Ranti delights in traveling and sharing her knowledge in interactive sessions. She has held workshops in Europe and in Africa; Zimbabwe and Kenya have benefitted from her experience. She has maintained a consistent and dedicated practice that has allowed her to partake in many venues and garner a strong following.
Born in 1979 in the Eastern Cape, South Africa this ceramic artist acutely examines her heritage while pursuing the development of her very contemporary pieces of art. Her work draws inspiration from the traditions and the daily rituals that she witnessed growing up in her rural environment.
A trained textile designer she studied surface design at the University of Technology, Cape Peninsula and she brings this training along with an exuberant use of color, texture and form to her work which manifests cultural Xhosa practices with contrasting modern ideas.
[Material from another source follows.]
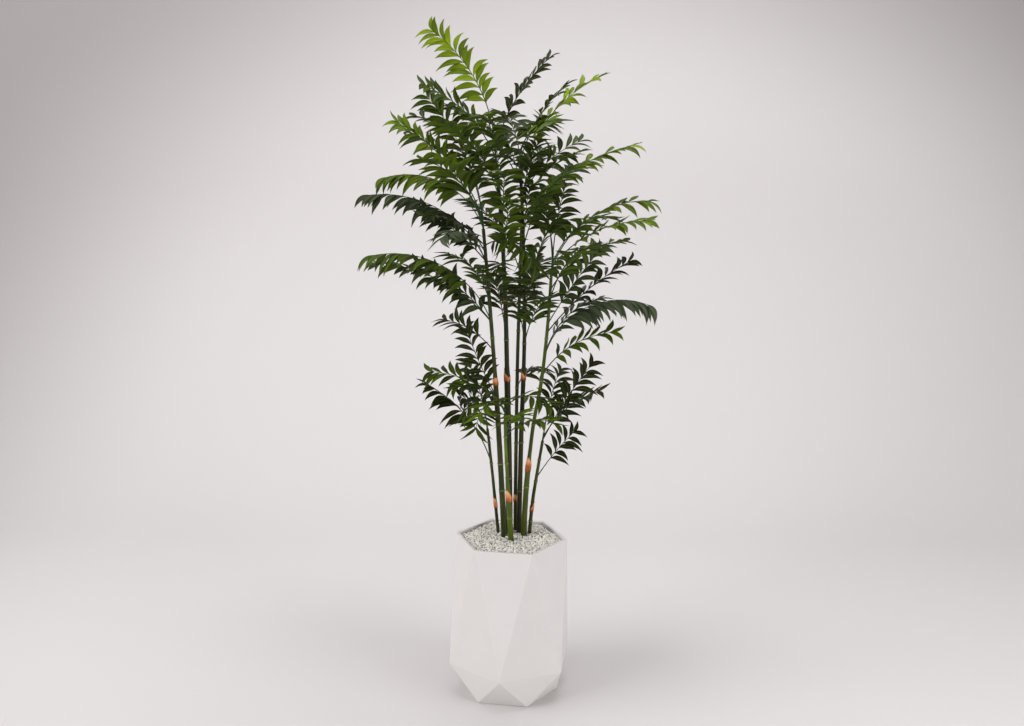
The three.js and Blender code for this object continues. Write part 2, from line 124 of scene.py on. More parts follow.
class Builder:  # points, faces and per-point values of one mesh, in millimetres
    def __init__(self):
        self.points = []
        self.faces = []
        self.slots = []
        self.values = {}

    def add(self, point, **values):
        index = len(self.points)
        self.points.append(point)
        for name, value in values.items():
            self.values.setdefault(name, {})[index] = value
        return index

    def face(self, corners, slot=0):
        self.faces.append(corners)
        self.slots.append(slot)

    def mark(self, name, value):  # one value for every point so far
        self.values[name] = {i: value for i in range(len(self.points))}

    def ring(self, lower, upper, slot=0):
        count = len(lower)
        for i in range(count):
            j = (i + 1) % count
            self.face((lower[i], lower[j], upper[j], upper[i]), slot)

    def piece(self, name, materials):
        mesh = bpy.data.meshes.new(name)
        mesh.from_pydata([tuple(p * mm) for p in self.points], [], self.faces)
        for material in materials:
            mesh.materials.append(material)
        mesh.polygons.foreach_set("material_index", self.slots)
        mesh.polygons.foreach_set("use_smooth", [True] * len(self.faces))
        for key, known in self.values.items():
            attribute = mesh.attributes.new(key, "FLOAT", "POINT")
            attribute.data.foreach_set("value", [known.get(i, 0.0) for i in range(len(self.points))])
        mesh.update()
        obj = bpy.data.objects.new(name, mesh)
        bpy.context.scene.collection.objects.link(obj)
        return obj


def keep(piece, slot, *nodes):
    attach(piece, root)
    if nodes:
        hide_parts(*nodes)


# The camera stands where the photograph was taken from

view = {
    "lens": 33.7,
    "sensor": 36,
    "distance": 2544,
    "height": 1378,
    "aside": -3,
    "lookDown": 9.94,  # degrees
    "roll": 0.65,
}


def addCamera():
    data = bpy.data.cameras.new("camera")
    data.lens = view["lens"]
    data.sensor_width = view["sensor"]
    data.sensor_fit = "HORIZONTAL"
    camera = bpy.data.objects.new("camera", data)
    pitch = math.radians(view["lookDown"])
    roll = math.radians(view["roll"])
    ahead = Vector((0, math.cos(pitch), -math.sin(pitch)))
    level = Vector((1, 0, 0))
    above = level.cross(ahead)
    right = level * math.cos(roll) + above * math.sin(roll)
    up = above * math.cos(roll) - level * math.sin(roll)
    turn = Matrix((right, up, -ahead)).transposed().to_4x4()
    place = Vector((view["aside"], -view["distance"], view["height"])) * mm
    camera.matrix_world = Matrix.Translation(place) @ turn
    bpy.context.scene.collection.objects.link(camera)
    bpy.context.scene.camera = camera


addCamera()


# Studio: a pale paper sweep and soft boxes

studio = {
    "paper": "#D5D1D0",
    # painted shade: the paper's colour where it is darkest, towards its corners
    "corner": "#A9A4A3",
    "sweepRadius": 1400,
    "sweepSteps": 12,
    "behind": 2600,
    "halfWidth": 6000,
    "inFront": 5000,
    "wallTop": 6000,
    # painted light: the paper is palest round this point
    "brightSpot": (600, 1300, 500),
    "falloff": (0.7, 0.6, 1.15),  # how fast the painted shade darkens the paper along X, Y and Z
    "fades": (1600, 3000),  # where the painted shade starts, and where it is darkest
    "air": "#F4F3F4",
    "airStrength": 0.09,
}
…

Being that her work is mostly hand coiled, she can take up to 2 months to complete one piece.
She paints on washes of bright color to cover her pots but also paints on detail to give an elaborate finished piece of art. She employs hand pinching to finish off as well as adding studio shavings and jagged protruding forms.
She has recently had a number of themed collections, working intimately with Southern Guild, CT who encouraged her to move from smaller pieces to large sculptural work:
'Ukuklula' - a personal narrative documenting her transition from rural to city, these pieces which are over a mere tall have been acquired by the Los Angeles County Museum of Art.
'Umthwalo' - representing women carrying heavy stacks of wood, parcels or water on their heads.
'Magodi' - which is a Shona term for traditional African hairstyles, the collection celebrates womanhood and the strong women she grew up with and each is named after personal friend or relative.
'iLobola' - takes a closer look at her culture and explores the customary practice of paying lobola as a bride price. There are 12 sculptures which feature voluptuous shapes and also various shapes of cattle horns crafted from bronze.
Using cattle as her subject she reinforces authenticity of the practice but also helps educate the viewer about the tradition.